Considering the record in light of the factors listed in Shuffield and the trial court's discretion under section 3 of article 37.07, we hold that the court did not abuse its discretion by admitting exhibit 79 over appellant's rule 403 objection. The trial court could reasonably conclude that the probative value of the photograph as punishment evidence was not substantially outweighed by the danger of unfair prejudice, confusion of the issues, or misleading the jury.
Finally, appellant admitted being a gang member and that other gang members attended parties in his apartment, sometimes armed. Appellant also admitted using and selling marihuana and cocaine, and he testified that he purchased the pistol he used to kill Sanchez from a drug addict. In light of this other evidence, we are confident that the admission of the photograph did not substantially affect the jury's punishment decision even if it was an abuse of the trial court's discretion. See Tex. R. App. P. 44.2(b).
The point of error is overruled, and the judgment of conviction is affirmed.

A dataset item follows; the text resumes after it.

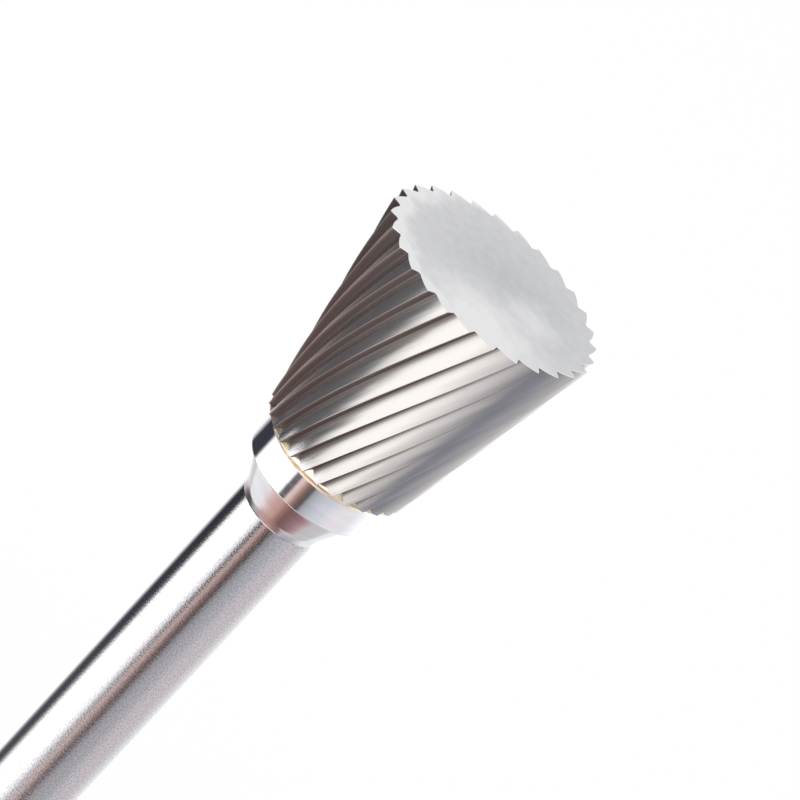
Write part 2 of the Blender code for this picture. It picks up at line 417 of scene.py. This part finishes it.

__________________________________________
J. Woodfin Jones, Chief Justice
Before Chief Justice Jones, Justices Waldrop and Henson
Affirmed
Filed: January 26, 2010
Do Not Publish
1. Appellant erroneously asserts that the time and place of the photograph were not proved. In fact, the photograph is date-stamped August 31, 2007, and appellant himself acknowledged at trial that it was taken in the kitchen of his apartment.